今年もあと1週間余、「スッキリ!」は回顧ものが目白押しで、きょう(2010年12月22日)も「名言」「迷言」に続いて、ランキング探偵・上田まりえがベストセラーを解析してみせた。
ベストセラーには世相が出る。意外に少なかったのが小説。「トップ30以内に入ったのは3冊しかない」(オリコン)という。ベスト10では村上春樹の「1Q84」(3位84万7085部)だけだ。
では いったい何が売れていたのか。主流は「実用書」だ。「バンド1本でやせる!巻くだけダイエット」(2位113万7159部)、「体脂肪計 タニタの社員食堂」(4位83万5010部)など5点がランクイン。7位の「スッキリ美顔ローラー」(50万6227個)にいたっては、売っているのは「ローラー」だけで本ではない。
そして、キーワードは「温もり」「励まし」。5位の「超訳 ニーチェの言葉」(61万6007部)と8位「くじけないで」(48万8154部)がそれにあたる。「くじけないで」は今年99歳 になる柴田トヨさんの詩集だ。柴田さんは92歳から詩作を始め、それをまとめたもの。
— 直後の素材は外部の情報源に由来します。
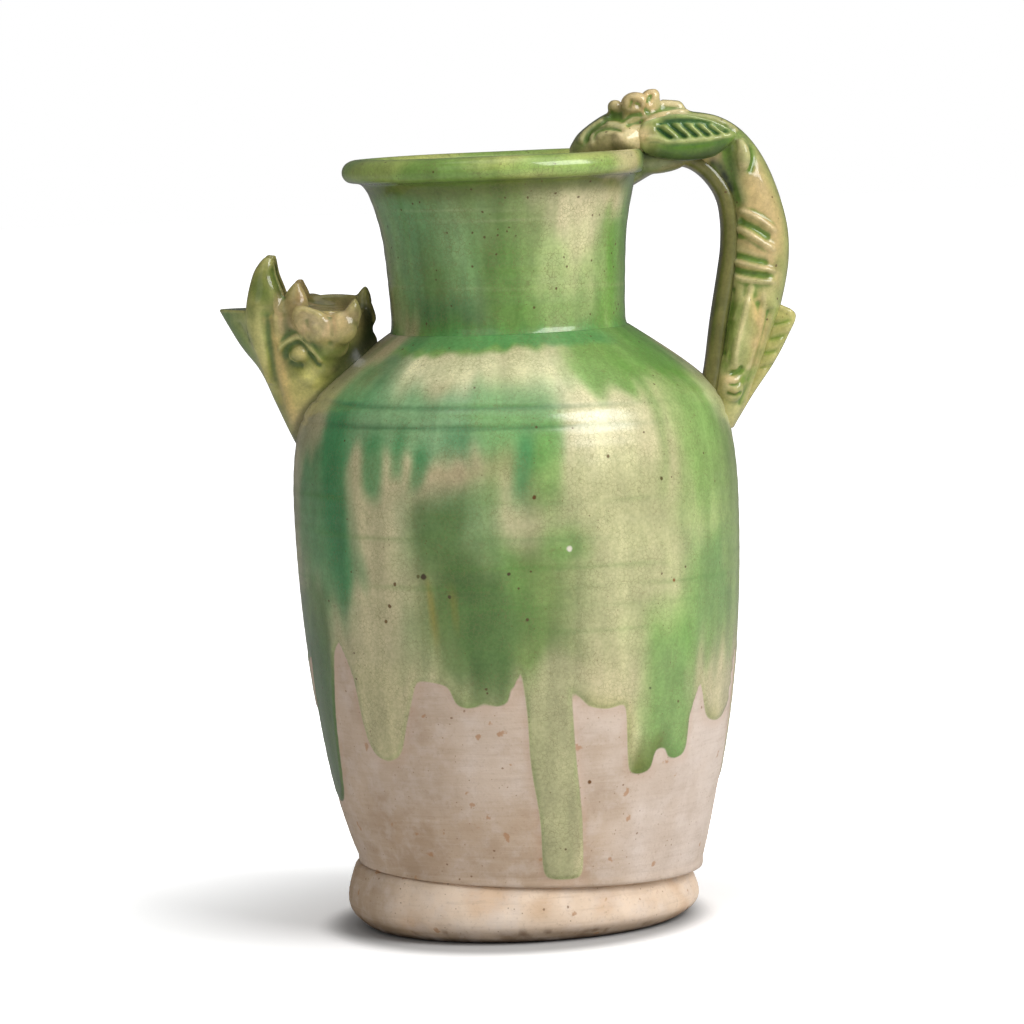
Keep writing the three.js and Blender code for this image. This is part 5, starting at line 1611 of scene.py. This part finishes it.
FIN_TOUCHES = [
    ((86, 124, 38), 2.4, 0.9, [(-20, 84.6), (-10, 83.8), (0, 84.6), (5, 86)]),
    ((50, 68, 28), 3.0, 0.95, [(-20, 81.4), (-12, 79.6), (-4, 79.8), (3, 82)]),
    ((182, 184, 126), 0.9, 0.85, [(-23, 86.8), (-15, 85.9), (-5, 86), (6.5, 87.3)]),
    ((150, 164, 104), 0.9, 0.8, [(-24, 91), (-18, 93.3), (-12, 94), (-5, 93.4), (0, 91.9), (5, 89.2)]),
    ((36, 82, 32), 0.8, 0.95, [(-17, 92), (-12, 92.4), (-5, 92.1), (2, 90.3)]),
    ((222, 196, 148), 4.2, 0.9, [(-29, 86.6), (-23.4, 88.2)]),
    *[((62, 104, 60), 0.85, 0.9, notch) for notch in NOTCHES],
    *[((172, 184, 116), 0.85, 0.9, rib) for rib in FIN_RIBS],
]
TAIL_CUTS = [
    [(24, 25.4), (19.5, 24.4), (16.6, 24)], [(22.4, 20.6), (18, 19.6), (15, 19.2)],
    [(19.4, 15.6), (16, 15), (13, 14.8)], [(16.4, 10.4), (12.6, 10)],
]
GREEN_CUTS = [[(24, 25.2), (16.6, 24)], [(22.4, 20.4), (15, 19)], [(19.4, 15.4), (13, 14.6)]]
TAIL_STROKES = [(0.7, 0.9, [(18.5, 30), (24.5, 27.4)]), *[(-0.5, 0.8, cut) for cut in TAIL_CUTS]]
TAIL_TOUCHES = [
    ((178, 174, 112), 1.6, 0.8, [(18.5, 30), (25, 27), (21.5, 18.5), (16, 9)]),
    *[((134, 148, 66), 1.1, 0.7, cut) for cut in GREEN_CUTS],
]


def make_fins(material):
    """Two ear fins with their ribs, and the tail fin."""
    for hand, name in ((-1, "left"), (1, "right")):
        leaf = loft(HANDLE_SIDE, 3.7, EAR_FIN, middle=11.0 * hand, square=0.9)
        skin = Skin(melted(f"ear_fin_{name}_glazed", [leaf], 0.3), HANDLE_SIDE, 3)
        skin.draw(FIN_STROKES)
        coat = skin.painted((116, 142, 66), FIN_TOUCHES, (54, 96, 50), (166, 172, 112))
        skin.finish(coat, material, [f"ear_fin_{name}"])
    blade = loft(HANDLE_SIDE, 4.4, TAIL_FIN, square=0.7)
    skin = Skin(melted("tail_fin_glazed", [blade], 0.4, [body_core()]), HANDLE_SIDE, 4)
    skin.draw(TAIL_STROKES)
    coat = skin.painted((176, 168, 106), TAIL_TOUCHES, (112, 132, 54), (196, 184, 126))
    skin.finish(coat, material, ["tail_fin"])


make_fins(beast_fired)

# %% [markdown]
# ## The table and the light
#
# The photographer's table is a white sweep, lit so that it burns out to plain white but for the
# shadow. Turning the lamps up until the floor clips would wash out the glaze as well. So the lamps
# stay at a plain level, and the floor adds light of its own: none under the foot and in a painted
# shadow round it, a little beyond that, and more with the distance, so that the painted shadow fades
# away from the foot. Only the camera sees that light. The floor's white is painted darker round the
# foot as a painted contact shadow, and it is darker in reflections, so that it doesn't light up the
# lower wall.

# %% Table, lamps and world
TABLE_RADIUS, TABLE_HEIGHT, TABLE_SIDES = 9000, -0.05, 96
FLOOR_GLOW = 0.22
GLOW_REACH = (0.06, 0.27)
# A painted contact shadow round the foot: its soft edge, and how it is squeezed and moved, in metres.
SHADOW_EDGE = (0.0555, 0.0685)
SHADOW_SHAPE, SHADOW_PLACE = (1.0, 0.86, 1.0), (-0.005, 0.0, 0.0)
LAMP_AIM = [0, 0, 0.14]
WORLD_FILL, WORLD_SEEN, WORLD_MIRRORED = 0.34, 0.66, 0.25

# Each lamp: its name, its turn and rise in degrees, its distance and size in metres, and its watts.
LAMPS = [("key", 50, 36, 1.5, 0.9, 18.4), ("fill", -30, 30, 1.9, 1.2, 2.5), ("top", 20, 80, 1.6, 1.3, 5)]


def grey(level):
    """A linear grey for a colour socket."""
    return colour([level] * 3)


def table_material():
    """White, with a glow that only the camera sees, and a painted shadow round the foot where glow and
    white are less.
    """
    material = bpy.data.materials.new("white_table")
    start = new_shading(material)
    place = start.place()
    away = place.vector("LENGTH", output=1)
    # A painted shadow round the foot: the glow is left out of it and grows with the distance.
    flatter = place.vector("MULTIPLY", SHADOW_SHAPE)
    clear = flatter.vector("DISTANCE", SHADOW_PLACE, output=1).between(*SHADOW_EDGE)
    glow = away.between(*GLOW_REACH) * (1 - FLOOR_GLOW) + clear * FLOOR_GLOW
    glow = start.asked_by("Is Camera Ray") * glow
    # Painted shadow: the white is greyer round the foot, and a darker grey in reflections.
    white = start.asked_by("Is Glossy Ray").mix(clear.mix(grey(0.5), grey(0.94)), grey(0.4))
    looks = {"Emission Color": glow.mix(grey(0), grey(1)), "Base Color": white}
    finish_material(start, looks, {"Roughness": 0.9, "Emission Strength": 1.0, "Specular IOR Level": 0.1})
    return material


def make_table():
    """A wide flat disc on which the foot stands, as a fan of triangles."""
    turn = np.linspace(0, 2 * np.pi, TABLE_SIDES, endpoint=False)
    edge = TABLE_RADIUS * np.stack([np.cos(turn), np.sin(turn), 0 * turn], axis=1)
    points = np.concatenate([edge, [[0, 0, 0]]]) + [0, 0, TABLE_HEIGHT]
    here = np.arange(TABLE_SIDES)
    fan = np.stack([here, (here + 1) % TABLE_SIDES, np.full(TABLE_SIDES, TABLE_SIDES)], axis=1)
    mesh = make_mesh("table", points, NO_QUADS, fan)
    mesh.materials.append(table_material())
    add_object("table", mesh)


def make_lamp(name, turn, rise, distance, size, watts):
    """A square soft box that looks at the middle of the ewer from a turn and rise in degrees."""
    light = bpy.data.lights.new(name, "AREA")
    light.size = size
    light.energy = watts
    a, e = math.radians(turn), math.radians(rise)
    back = np.array([math.sin(a) * math.cos(e), -math.cos(a) * math.cos(e), math.sin(e)])
    across = np.cross([0, 0, 1.0], back)
    across /= np.linalg.norm(across)
    set_up(add_object(name, light), across, np.cross(back, across), back, back * distance + LAMP_AIM)
    print("lamp", name, "gives", watts, "watts from", distance, "m")


def make_world():
    """White all round to the camera, greyer in reflections, and a soft grey fill to the surfaces."""
    world = bpy.data.worlds.new("studio")
    bpy.context.scene.world = world
    start = new_shading(world)
    strength = WORLD_FILL + start.asked_by("Is Camera Ray") * WORLD_SEEN
    strength = strength - start.asked_by("Is Glossy Ray") * WORLD_MIRRORED
    settings = {"Color": (1, 1, 1, 1), "Strength": strength}
    send_out(start.node("ShaderNodeBackground", (), settings), "ShaderNodeOutputWorld")


make_table()
make_world()
for lamp in LAMPS:
    make_lamp(*lamp)
bpy.context.scene.view_settings.view_transform = "Standard"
「何かを始めるのに年齢は関係ないんだよという励ましになった」との声にのって、人気はカレンダーやDVDにまで広がっている。そのDVDで柴田さんは「ねえ、不幸だなんてため息をつかないで 陽射しやそよ風は えこひいきしない……つらいことがあったけれど 生きていてよかった あなたもくじけずに」と読んでみせる。
何でいまニーチェなのという気がしないでもないが、「超訳 ニーチェの言葉」にも人は励ましを求めているのだそうだ。ニーチェは19世紀の哲学者。前向きに人生をとらえる哲学を提唱、「自己を超えろ」などの言葉で知られる。編集者は「ニーチェの言葉は励ましてくれる。 元気になれる言葉を求める人が多いんじゃないか」という。
ミソは「超訳」にある。原文をそのまま訳すとけっこう難解だが、これを原文 の意味を替えずに平易に訳したというのだ。実際に街に出て、従来の訳文と「超訳」を読み聞かせてみると、従来のものでは『???』だったが、「超訳」は女子高生も「わかるぅ」
岩崎夏海「書く前から200万部確信」
これにはもうひとつのキーワードが隠されていた。それは「噛み砕く」。それがランク6位の池上彰「伝える力『話す』『書く』『聞く』能力が仕事を変える!」(54万8320部)。池上本ではもう1冊、11位の「知らないと恥をかく世界の大問題」(44万6421部)も入っている。テレビでもおなじみのあの語り口だ。
堂々の1位は「もし高校野球の女子マネージャーがドラッカーの『マネジメント』を読んだら」(121万1835部)。通称「もしドラ」。「マネジメント」は1974年に出たドラッカーの代表作で、経営の教科書だ。「もしドラ」は青春小説風ビジネス書というわけである。
著者の岩崎夏海氏は「書く前から200万部売れると思っていた。経営の本は堅苦しいので、それを何とか打破しようと思った」という。AKB48の峯岸みなみを主人公のモデルにしたのも、計算のうちか。若い女性、中学生までが読んでいる。これで、本家の「マネジメント」も16位 になったというから面白い。岩崎氏は「マネジメントが進めば、世の中もっとよくなると思いますね」とこともなげにいう。
司会の加藤浩次「今年のキーワードはわかりやすいということですかね」
東大の先生ロバート・キャンベル「わからない本を買ってじっくり読むことも大切だよ」といったが、日本人はどうやら軽い方へ軽い方へ流れている。